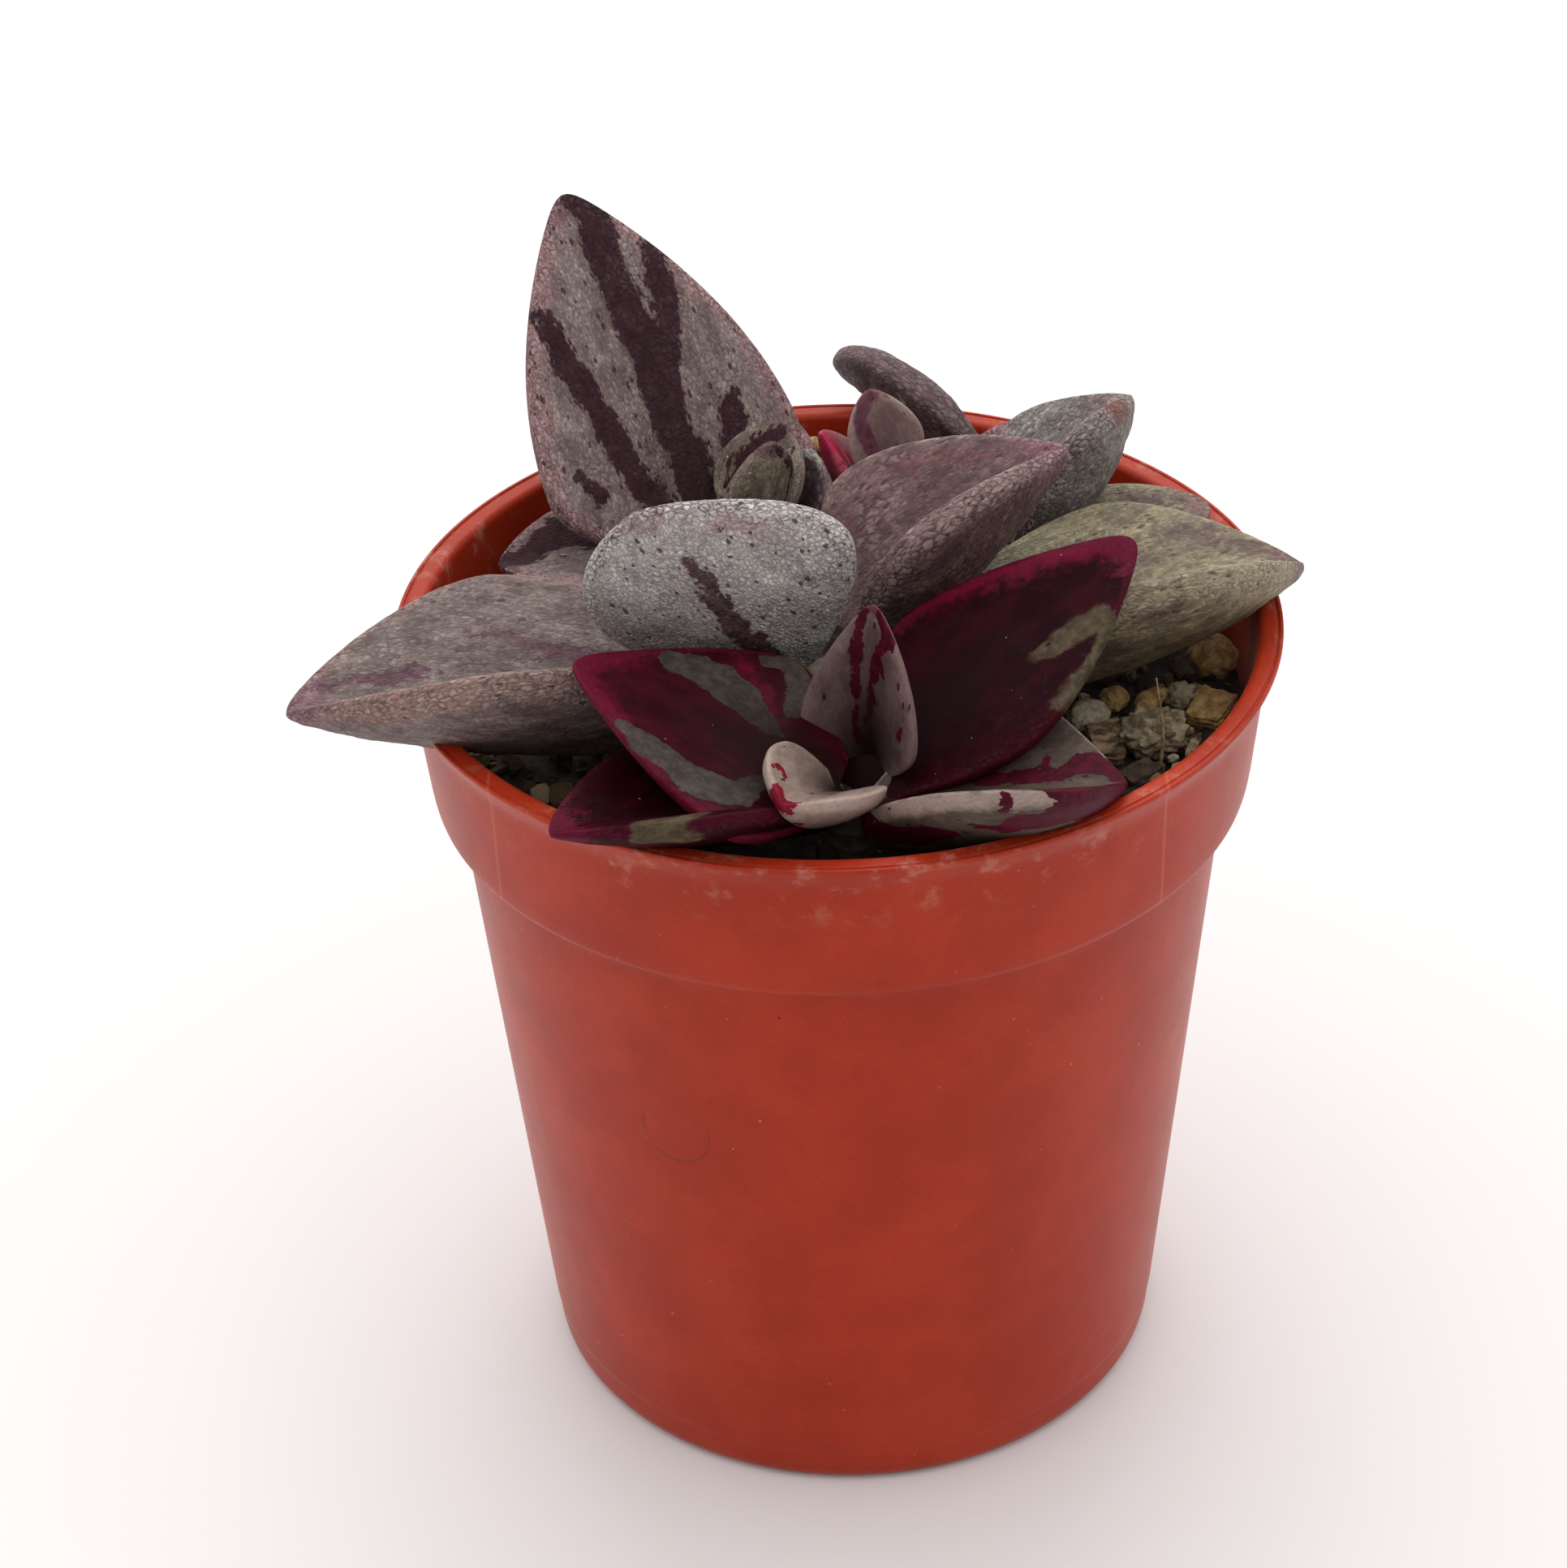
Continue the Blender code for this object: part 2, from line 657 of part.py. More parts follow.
def grown(obj, collection):
    """A copy of an object, grown by the clearance along its normals, that only cuts."""
    copy = bpy.data.objects.new(f"room_for_{obj.name}", obj.data.copy())
    shape = bmesh.new()
    shape.from_mesh(copy.data)
    shape.normal_update()
    for vertex in shape.verts:
        vertex.co += vertex.normal * (CLEARANCE * 1.1 * MM)
    shape.to_mesh(copy.data)
    shape.free()
    copy.matrix_world = obj.matrix_world
    collection.objects.link(copy)
    return as_cutter(copy)


def keep_largest(mesh):
    """Drops the scraps that a cut leaves beside a mesh's largest body, and evens its shading."""
    shape = bmesh.new()
    shape.from_mesh(mesh)
    bmesh.ops.remove_doubles(shape, verts=shape.verts, dist=0.002 * MM)
    left = set(shape.faces)
    bodies = []
    while left:
        body = {left.pop()}
        edge_of_body = list(body)
        while edge_of_body:
            face = edge_of_body.pop()
            for edge in face.edges:
                beside = {other for other in edge.link_faces if other in left}
                body |= beside
                left -= beside
                edge_of_body += beside
        bodies.append(body)
    bodies.sort(key=lambda body: sum(face.calc_area() for face in body))
    scraps = [face for body in bodies[:-1] for face in body]
    bmesh.ops.delete(shape, geom=scraps, context="FACES")
    bmesh.ops.delete(shape, geom=[vertex for vertex in shape.verts if not vertex.link_faces], context="VERTS")
    bmesh.ops.triangulate(shape, faces=shape.faces)
    shape.to_mesh(mesh)
    shape.free()


def make_room(leaf, cutters):
    """Cuts from a leaf the room that the pieces it presses on need."""
    own = surface_tree(leaf)
    near = [cutter for cutter in cutters if own.overlap(surface_tree(cutter))]
    if near:
        pressing = add_collection(f"pressing_on_{leaf.name}")
        for cutter in near:
            pressing.objects.link(cutter)
        boolean(leaf, "DIFFERENCE", pressing)
        as_mesh(leaf)
        bpy.data.collections.remove(pressing)
        keep_largest(leaf.data)
    leaf.data.shade_smooth()
    leaf.data.set_sharp_from_angle(angle=math.radians(50))


def lip_cutter(collection):
    """A ring round the pot's lip, with the clearance, that only cuts."""
    inner = LIP_INNER_RADIUS - CLEARANCE - 0.1
    outer = LIP_RADIUS + CLEARANCE
    top = POT_HEIGHT + CLEARANCE
    foot = SOIL_LEVEL - 3.0
    profile = [(inner - 0.7, foot), (inner, top - 0.3), (inner + 0.3, top)]
    profile += [(outer - 0.3, top), (outer, top - 0.3), (outer, foot), (inner - 0.7, foot)]
    return as_cutter(as_mesh(turned("room_for_lip", profile, POT_SIDES, collection)))


def main():
    """Builds the whole object."""
    clear_scene()
    parts = add_collection("potted_lenophyllum")
    drains = add_collection("drain_holes")
    rooms = add_collection("rooms")
    root = bpy.data.objects.new("stand_point", None)
    parts.objects.link(root)
    stem_look = material("stem", (0.16, 0.12, 0.07), 0.7)
    old_look = material("old_leaf", (0.16, 0.12, 0.115), 0.65)
    young_look = material("young_leaf", (0.13, 0.02, 0.035), 0.4)
    made = [build_pot(parts, drains)]
    made.append(build_soil(parts, [point for leaf in LEAVES for point in leaf_cloud(leaf)]))
    cutters = [lip_cutter(rooms)]
    for stem in STEMS:
        made.append(build_stem(stem, parts, stem_look))
        foot = SOIL_LEVEL - STEM_DEPTH
        room = f"room_for_{stem.name}"
        cutters.append(
            cylinder_cutter(room, stem.radius + CLEARANCE, foot, stem.top + CLEARANCE, stem, rooms)
        )
    for leaf in LEAVES:
        obj = build_leaf(leaf, parts, young_look if leaf.young else old_look)
        bpy.context.view_layer.update()
        room = grown(obj, rooms)
        bpy.context.view_layer.update()
        make_room(obj, cutters)
        cutters.append(room)
        made.append(obj)
    for obj in made:
        obj.parent = root


main()
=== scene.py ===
"""The looks of a small potted Lenophyllum: a plastic pot, gritty mix and thick, mottled leaves."""

import json
import logging
import math
import random
from dataclasses import dataclass, replace
from enum import Enum

import bmesh
import bpy
import numpy as np
from mathutils import Matrix, Vector, noise
from mathutils.bvhtree import BVHTree

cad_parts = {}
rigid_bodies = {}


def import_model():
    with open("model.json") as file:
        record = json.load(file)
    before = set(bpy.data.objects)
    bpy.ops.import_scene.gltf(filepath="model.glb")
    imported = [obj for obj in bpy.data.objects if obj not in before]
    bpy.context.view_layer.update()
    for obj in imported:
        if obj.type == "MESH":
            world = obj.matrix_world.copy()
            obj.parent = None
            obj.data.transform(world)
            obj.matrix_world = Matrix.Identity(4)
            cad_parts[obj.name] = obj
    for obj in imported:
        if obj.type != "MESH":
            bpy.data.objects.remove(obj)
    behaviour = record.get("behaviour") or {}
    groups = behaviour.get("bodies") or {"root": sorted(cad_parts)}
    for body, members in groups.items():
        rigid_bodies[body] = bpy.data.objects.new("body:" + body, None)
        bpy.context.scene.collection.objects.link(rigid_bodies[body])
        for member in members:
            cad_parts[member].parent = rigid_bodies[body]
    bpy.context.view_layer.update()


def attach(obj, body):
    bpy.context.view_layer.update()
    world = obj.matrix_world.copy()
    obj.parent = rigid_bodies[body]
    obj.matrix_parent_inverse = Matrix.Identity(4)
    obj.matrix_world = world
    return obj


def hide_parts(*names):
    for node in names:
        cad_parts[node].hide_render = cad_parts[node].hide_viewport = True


log = logging.getLogger("potted_lenophyllum")

MM = 0.001
ROOT = "root"

Colour = tuple[float, float, float]
Thing = bpy.types.Object
Mesh = bpy.types.Mesh
Look = bpy.types.Material
Tree = bpy.types.NodeTree
Node = bpy.types.Node
Socket = bpy.types.NodeSocket

# Sizes in millimetres that the pot's pieces share

POT_HEIGHT = 53.7
LIP_RADIUS = 27.5
LIP_FLARE = 1.9
LIP_FLARE_MIDDLE = (26.95, 1.1)
GROOVE_RADIUS = 27.17
GROOVE_DEPTH = 0.12
LIP_INNER_RADIUS = 26.0
COLLAR_TOP_RADIUS = 26.6
COLLAR_FOOT_RADIUS = 25.75
COLLAR_DEPTH = 10.3
BODY_TOP_RADIUS = 24.2
FOOT_RADIUS = 20.3
FOOT_ROUND = 1.4
WALL = 1.0
FLOOR = 1.1
SOIL_LEVEL = 48.6
STEM_DEPTH = 4.0


class Face(Enum):
    """The side of a leaf that a marking lies on."""

    UPPER = "upper"
    LOWER = "lower"
    BOTH = "both"


class Paint(Enum):
    """How a marking is painted."""

    STRIPE = "stripe"
    WASH = "wash"


# Object helpers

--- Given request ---
Quote only the stretch of lines that starts the data above and ends with the line containing "return as_cutter(copy)", both included.

--- Expected output ---
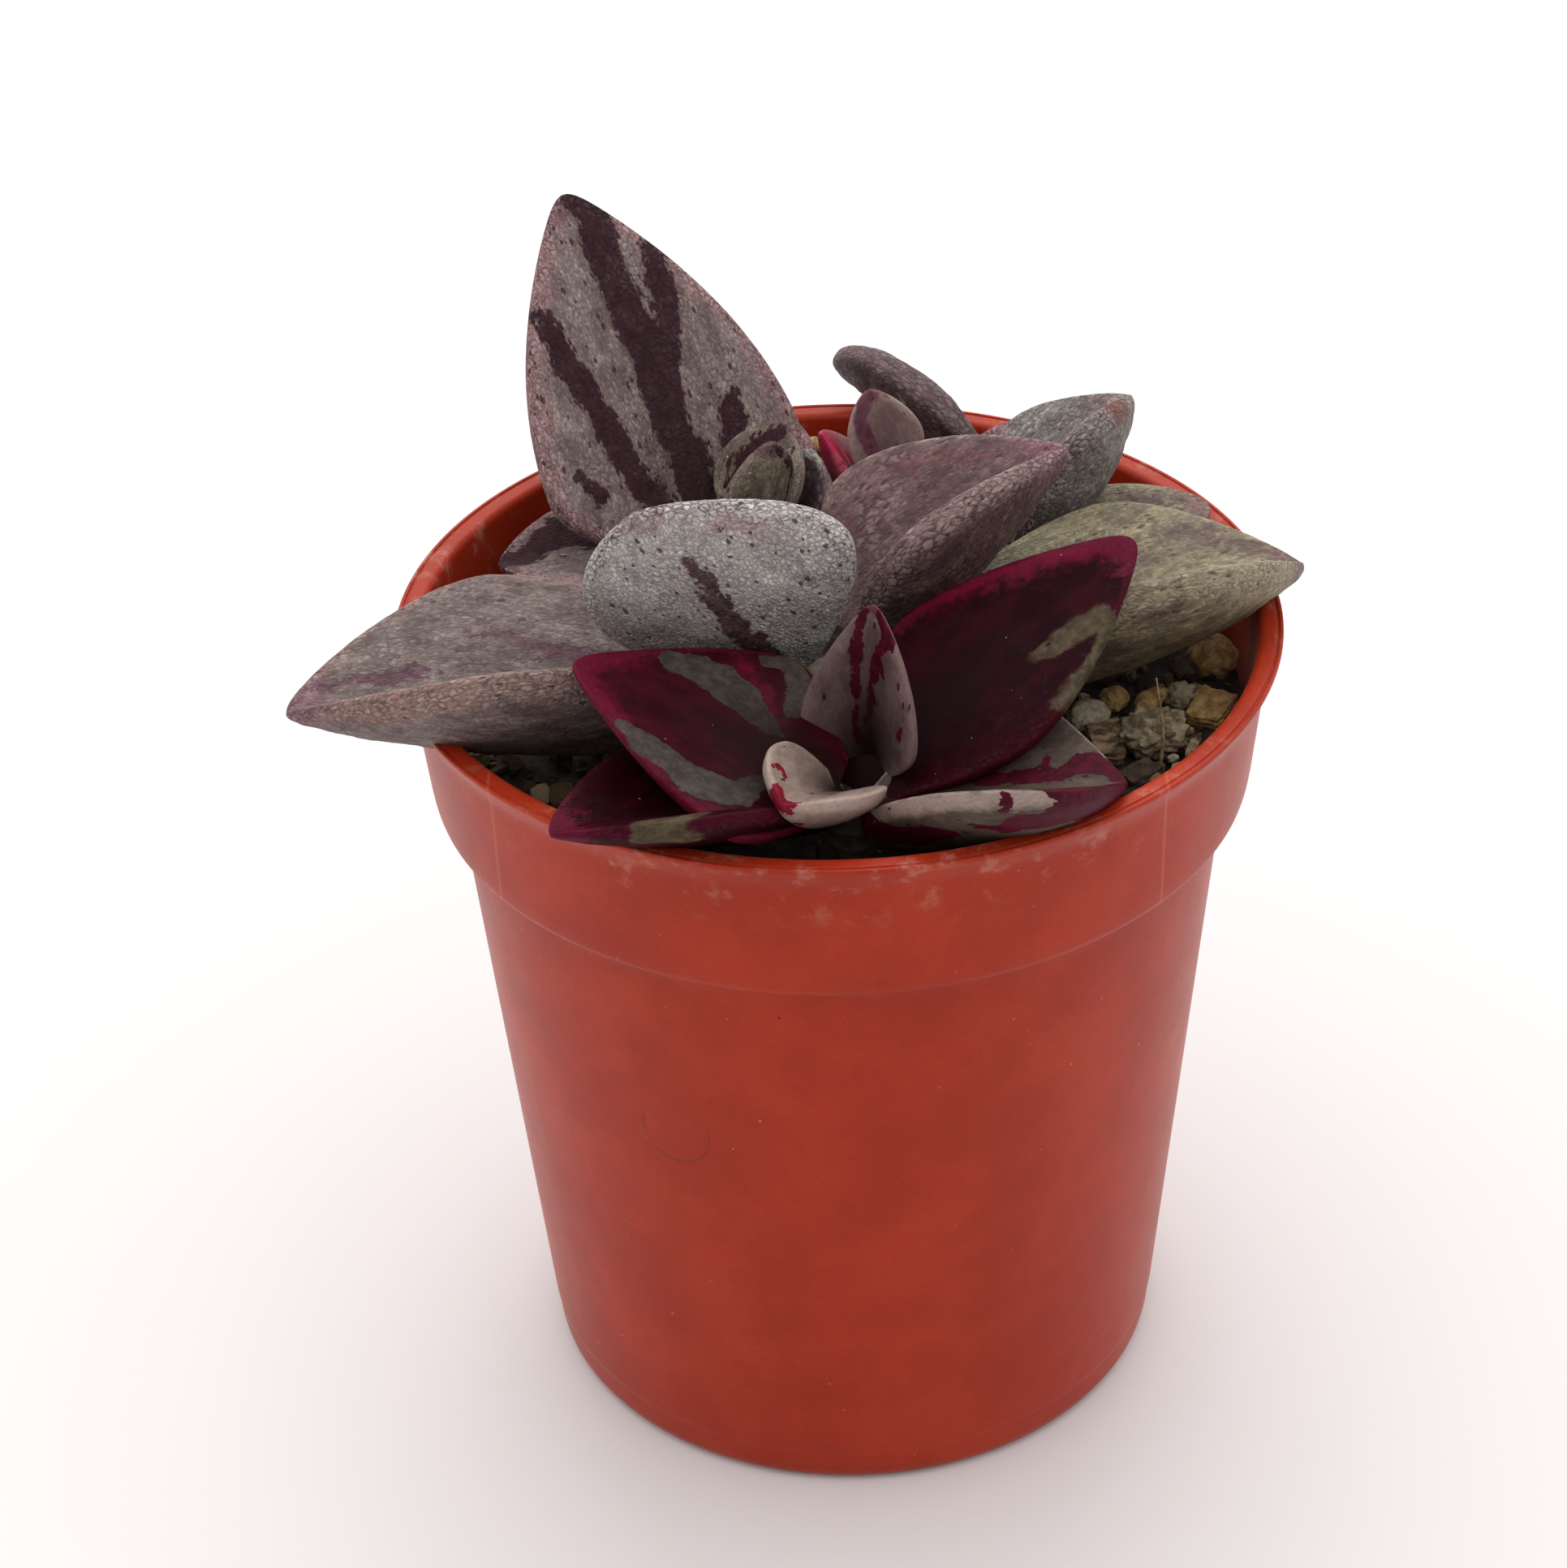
Continue the Blender code for this object: part 2, from line 657 of part.py. More parts follow.
def grown(obj, collection):
    """A copy of an object, grown by the clearance along its normals, that only cuts."""
    copy = bpy.data.objects.new(f"room_for_{obj.name}", obj.data.copy())
    shape = bmesh.new()
    shape.from_mesh(copy.data)
    shape.normal_update()
    for vertex in shape.verts:
        vertex.co += vertex.normal * (CLEARANCE * 1.1 * MM)
    shape.to_mesh(copy.data)
    shape.free()
    copy.matrix_world = obj.matrix_world
    collection.objects.link(copy)
    return as_cutter(copy)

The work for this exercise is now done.